**Stated problem:**
Every line that includes the word "parts" is to be listed.

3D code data
* begin *

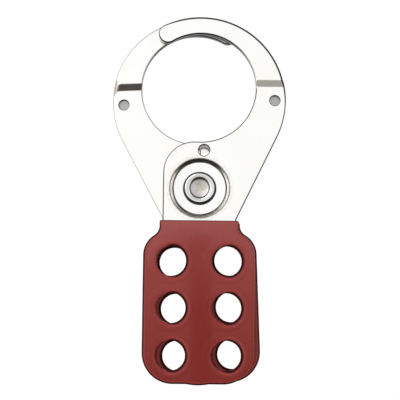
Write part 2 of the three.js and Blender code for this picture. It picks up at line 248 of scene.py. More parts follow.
def plate_outline():
    """Outline of a whole jaw plate whose arm is on the right, clockwise from the tip."""
    spacing = JAW_CENTRE_Z - ARM_CENTRE_Z
    from_arm = ARM_RADIUS - TIP_RADIUS
    tip_rise = (from_arm**2 - (JAW_RADIUS + TIP_RADIUS) ** 2 + spacing**2) / (2 * spacing)
    tip = Vector((-math.sqrt(from_arm**2 - tip_rise**2), ARM_CENTRE_Z + tip_rise))
    to_neck = Vector((NECK_HALF_WIDTH, NECK_CORNER_Z - ARM_CENTRE_Z))
    flare = angle_of(*to_neck) + math.degrees(math.acos(ARM_RADIUS / to_neck.length))
    tip_outer = angle_of(tip.x, tip.y - ARM_CENTRE_Z)
    tip_inner = angle_of(tip.x, tip.y - JAW_CENTRE_Z)
    hub_x = HUB_RADIUS - NECK_HALF_WIDTH
    hub_z = JAW_CENTRE_Z - math.sqrt((JAW_RADIUS + HUB_RADIUS) ** 2 - hub_x**2)
    hub_meet = angle_of(-hub_x, JAW_CENTRE_Z - hub_z)
    side = handle_side(COAT_THICKNESS, NECK_CORNER_Z)
    return (
        arc(0, ARM_CENTRE_Z, ARM_RADIUS, tip_outer, flare)
        + side
        + mirrored(side)
        + arc(hub_x, hub_z, HUB_RADIUS, 180, hub_meet)
        + arc(0, JAW_CENTRE_Z, JAW_RADIUS, hub_meet - 180, tip_inner)
        + arc(tip.x, tip.y, TIP_RADIUS, tip_inner + 180, tip_outer)
    )


def coat_outline(top):
    """Outline of a dipped handle: rounded top corners, and the bead where the vinyl ran off."""
    drip_radius = (DRIP_HALF_WIDTH**2 + DRIP_DEPTH**2) / (2 * DRIP_DEPTH)
    spread = math.degrees(math.asin(DRIP_HALF_WIDTH / drip_radius))
    drip_centre_z = HANDLE_BOTTOM_Z - DRIP_DEPTH + drip_radius
    drip = arc(0, drip_centre_z, drip_radius, spread - 90, -spread - 90)
    side = handle_side(0, top - TOP_CORNER)
    half_width = side[0].x
    corner = arc(half_width - TOP_CORNER, top - TOP_CORNER, TOP_CORNER, 90, 0, CORNER_STEP)
    right = corner + side[1:]
    return right + drip + mirrored(right)


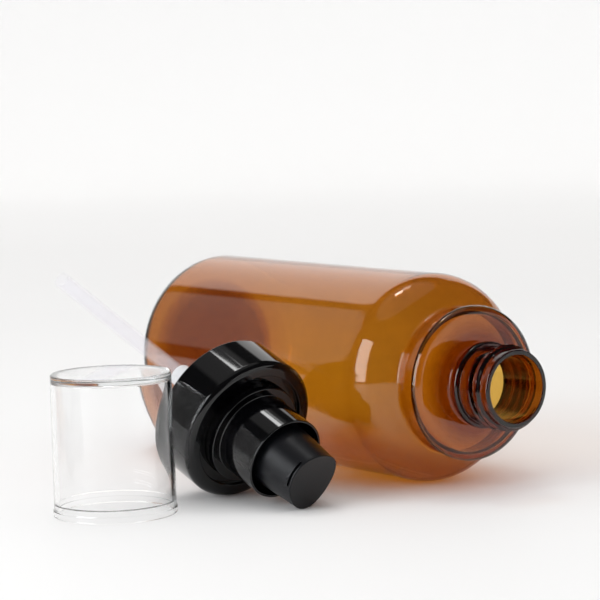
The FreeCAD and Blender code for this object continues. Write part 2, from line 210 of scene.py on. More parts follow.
# ---------------------------------------------------------------- outlines
def rounded(points):
    """Closed outline of (radius, height) from corners (radius, height[, corner radius])."""
    outline = []
    count = len(points)
    for i in range(count):
        here = Vector(points[i][:2])
        size = points[i][2] if len(points[i]) > 2 else 0.0
        if size <= 0:
            outline.append(tuple(here))
            continue
        back = (Vector(points[i - 1][:2]) - here).normalized()
        ahead = (Vector(points[(i + 1) % count][:2]) - here).normalized()
        half = back.angle(ahead) / 2
        reach = size / math.tan(half)
        centre = here + (back + ahead).normalized() * (size / math.sin(half))
        first = here + back * reach - centre
        last = here + ahead * reach - centre
        sweep = math.pi - 2 * half
        if first.x * last.y - first.y * last.x < 0:
            sweep = -sweep
        steps = max(2, math.ceil(abs(math.degrees(sweep)) / ARC_STEP))
        for k in range(steps + 1):
            turn = sweep * k / steps
            c, s = math.cos(turn), math.sin(turn)
            outline.append((centre.x + first.x * c - first.y * s, centre.y + first.x * s + first.y * c))
    return outline


def refined(outline, low, high, r_low, r_high, step=THREAD_STEP):
    """The outline with rows added along walls that lie between two heights and two radii."""
    result = []
    count = len(outline)
    for i in range(count):
        a, b = outline[i], outline[(i + 1) % count]
        result.append(a)
        inside = all(low - 1e-6 <= p[1] <= high + 1e-6 and r_low <= p[0] <= r_high for p in (a, b))
        length = math.hypot(b[0] - a[0], b[1] - a[1])
        if inside and length > step:
            parts = math.ceil(length / step)
            for k in range(1, parts):
                t = k / parts
                result.append((a[0] + (b[0] - a[0]) * t, a[1] + (b[1] - a[1]) * t))
    return result


def ease(t):
    """Smooth step from 0 to 1."""
    t = min(1.0, max(0.0, t))
    return t * t * (3 - 2 * t)


def ridge(angle, height, low, start, turns, root, crest):
    """Share of the full ridge height that a screw thread has at this angle (degrees) and height."""
    best = 0.0
    first = ((angle - start) % 360.0) / 360.0
    k = 0
    while first + k <= turns:
        t = first + k
        away = abs(height - (low + THREAD_PITCH * t))
        share = ease((root / 2 - away) / (root / 2 - crest / 2))
        fade = ease(t / THREAD_FADE) * ease((turns - t) / THREAD_FADE)
        best = max(best, share * fade)
        k += 1
    return best


# ---------------------------------------------------------------- meshes
def add_object(name, data=None):
    """Scene object for a mesh, lamp or camera, or an empty if there is no data."""
    obj = bpy.data.objects.new(name, data)
    bpy.context.scene.collection.objects.link(obj)
    return obj


def new_object(name, bm, place):
    """Scene object from a mesh in local axes, put at its place in the frame."""
    bmesh.ops.recalc_face_normals(bm, faces=bm.faces)
    mesh = bpy.data.meshes.new(name)
    bm.to_mesh(mesh)
    bm.free()
    mesh.transform(place)
    return add_object(name, mesh)


def span(bm, a, b):
    """Band of faces between two rings of points, either of which may be one point on the axis."""
    count = max(len(a), len(b))
    for k in range(count if count > 1 else 0):
        n = (k + 1) % count
        if len(a) == 1:
            bm.faces.new((a[0], b[n], b[k]))
        elif len(b) == 1:
            bm.faces.new((a[k], a[n], b[0]))
        else:
            bm.faces.new((a[k], a[n], b[n], b[k]))


def lathe(name, outline, place, segments, shape=None):
    """Turned closed mesh; shape(radius, height, degrees) gives each point's final radius and height."""
    bm = bmesh.new()
    rows = []
    for r, w in outline:
        if r < 1e-6:
            rows.append([bm.verts.new((0, 0, w * MM))])
            continue
        row = []
        for k in range(segments):
            a = math.tau * k / segments
            rr, ww = shape(r, w, math.degrees(a)) if shape else (r, w)
            row.append(bm.verts.new((rr * MM * math.cos(a), rr * MM * math.sin(a), ww * MM)))
        rows.append(row)
    for i in range(len(rows)):
        span(bm, rows[i], rows[(i + 1) % len(rows)])
    return new_object(name, bm, place)


def box_mesh(name, low, high, place, turn=0.0):
    """Block between two corners, turned about the local axis: a tool for joining or cutting."""
    bm = bmesh.new()
    corners = [(low[0] if i & 1 else high[0], low[1] if i & 2 else high[1], low[2] if i & 4 else high[2])
               for i in range(8)]
    verts = [bm.verts.new(Vector(c) * MM) for c in corners]
    for face in ((0, 1, 3, 2), (4, 6, 7, 5), (0, 4, 5, 1), (2, 3, 7, 6), (0, 2, 6, 4), (1, 5, 7, 3)):
        bm.faces.new([verts[i] for i in face])
    return new_object(name, bm, place @ Matrix.Rotation(math.radians(turn), 4, "Z"))


def stadium_mesh(name, back, front, half_width, half_height, level, place, turn):
    """Slot-shaped bar that points out along the local radius: the outlet's own shape."""
    bm = bmesh.new()
    side = half_width - half_height
    points = 32
    rim = []
    for k in range(points):
        a = 2 * math.pi * (k + 0.5) / points
        shift = side if math.cos(a) > 0 else -side
        rim.append((shift + half_height * math.cos(a), level + half_height * math.sin(a)))
    near = [bm.verts.new((back * MM, y * MM, z * MM)) for y, z in rim]
    far = [bm.verts.new((front * MM, y * MM, z * MM)) for y, z in rim]
    bm.faces.new(near)
    bm.faces.new(list(reversed(far)))
    span(bm, near, far)
    return new_object(name, bm, place @ Matrix.Rotation(math.radians(turn), 4, "Z"))


def combine(target, tools, operation):
    """Joins the tools to the target, or cuts them out of it, and keeps the resulting mesh."""
    for tool in tools:
        step = target.modifiers.new("combine", "BOOLEAN")
        step.operation = operation
        step.solver = "EXACT"
        step.object = tool
    bpy.context.view_layer.update()
    graph = bpy.context.evaluated_depsgraph_get()
    result = bpy.data.meshes.new_from_object(target.evaluated_get(graph))
    target.modifiers.clear()
    target.data = result
    for tool in tools:
        bpy.data.objects.remove(tool)


def wire_coil(name, radius, wire, low, high, coils, place):
    """Round wire wound into a coil, with closed ends."""
    bm = bmesh.new()
    steps, sides = int(coils * 40), 12
    rise = Vector((0, 0, 1))
    rows = []
    for i in range(steps + 1):
        t = i / steps
        a = 2 * math.pi * coils * t
        out = Vector((math.cos(a), math.sin(a), 0))
        centre = out * radius + rise * (low + (high - low) * t)
        row = []
        for k in range(sides):
            b = 2 * math.pi * k / sides
            row.append(bm.verts.new((centre + out * wire * math.cos(b) + rise * wire * math.sin(b)) * MM))
        rows.append(row)
    for a, b in zip(rows, rows[1:]):
        span(bm, a, b)
    bm.faces.new(rows[0])
    bm.faces.new(list(reversed(rows[-1])))
    return new_object(name, bm, place)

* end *

**Correct response:**
Write part 2 of the three.js and Blender code for this picture. It picks up at line 248 of scene.py. More parts follow.
The FreeCAD and Blender code for this object continues. Write part 2, from line 210 of scene.py on. More parts follow.
            parts = math.ceil(length / step)
            for k in range(1, parts):
                t = k / parts